TOPEKA — Representatives of numerous government employee groups on Thursday urged legislators to reject a move to replace the current public pension system with a 401(k)-type plan.
“Quite simply, the best of the best state workers will seek employment elsewhere if both salaries and benefits are sub-par,” Gary Adkins, executive director of the State Employees Association of Kansas, told the Senate KPERS Committee.
Adkins was joined by representatives of the Kansas Coalition of Public Retirees, Kansas Association of Chiefs of Police, Kansas Sheriffs Association, Kansas Peace Officers Association and the Fraternal Order of Police.
Law officials said proposed pension changes could increase the normal retirement age, which would jeopardize the public.

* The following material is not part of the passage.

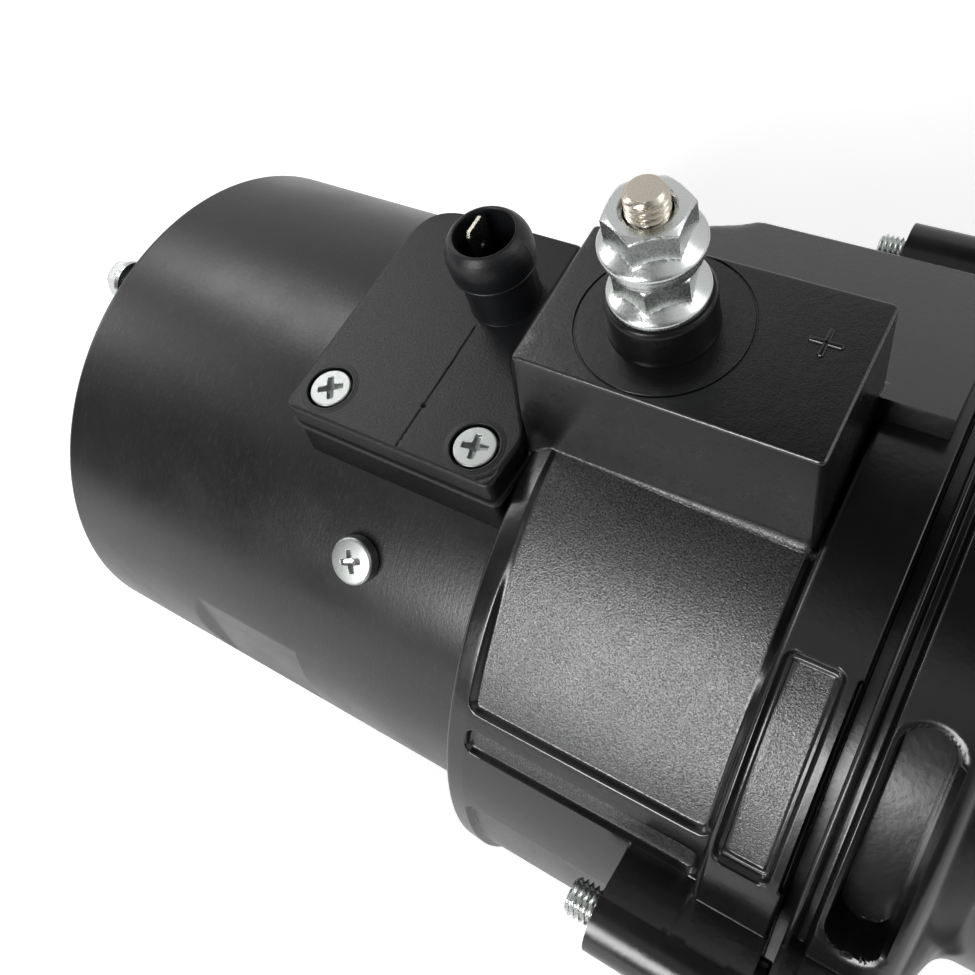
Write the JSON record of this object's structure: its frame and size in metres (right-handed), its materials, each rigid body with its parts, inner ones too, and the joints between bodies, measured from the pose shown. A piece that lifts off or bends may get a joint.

“We don’t believe the public wants the safety or the safety of their family dependent on an aging officer who stays in the profession simply because the retirement system will penalize them if they retire,” said Ed Klump, a former Topeka police chief and now lobbyist for several of the law enforcement groups.
The Kansas Legislature is considering a proposal to start a 401(k)-style plan for new teachers and government workers under the Kansas Public Employees Retirement System, which faces long-term funding problems. Gov. Sam Brownback supports the switch.
But employee groups say changing the system will end up costing the state more in the long run, fails to address the unfunded liability within KPERS and will leave retirees with inadequate benefits.
In addition, the League of Kansas Municipalities told the Senate committee that its segment of the KPERS system was in relatively good financial shape. “There is no urgency to make any changes to the local government KPERS group,” Sandy Jacquot, general counsel for LKM said.
State Sen. Jeff King, R-Independence, who produced a KPERS study commission report that calls for the 401(k)-style plan, said revamping the system was necessary to respond to the “changing demographics of the Kansas workforce.” He added, “People change jobs frequently. We have a retirement system now that is sufficiently inflexible.”
But Sen. Laura Kelly, D-Topeka, said the proposed change will have negative results. “We will have a bunch of poor, old Kansans,” Kelly said.
The committee made a procedural move that will bring up a new bill and continue the debate. “The process is quite a ways from getting there,” said Senate President Steve Morris, R-Hugoton.
Earlier in the day, petitions signed by more than 6,400 school employees in Johnson County protesting the proposed KPERS change were delivered to Brownback’s office.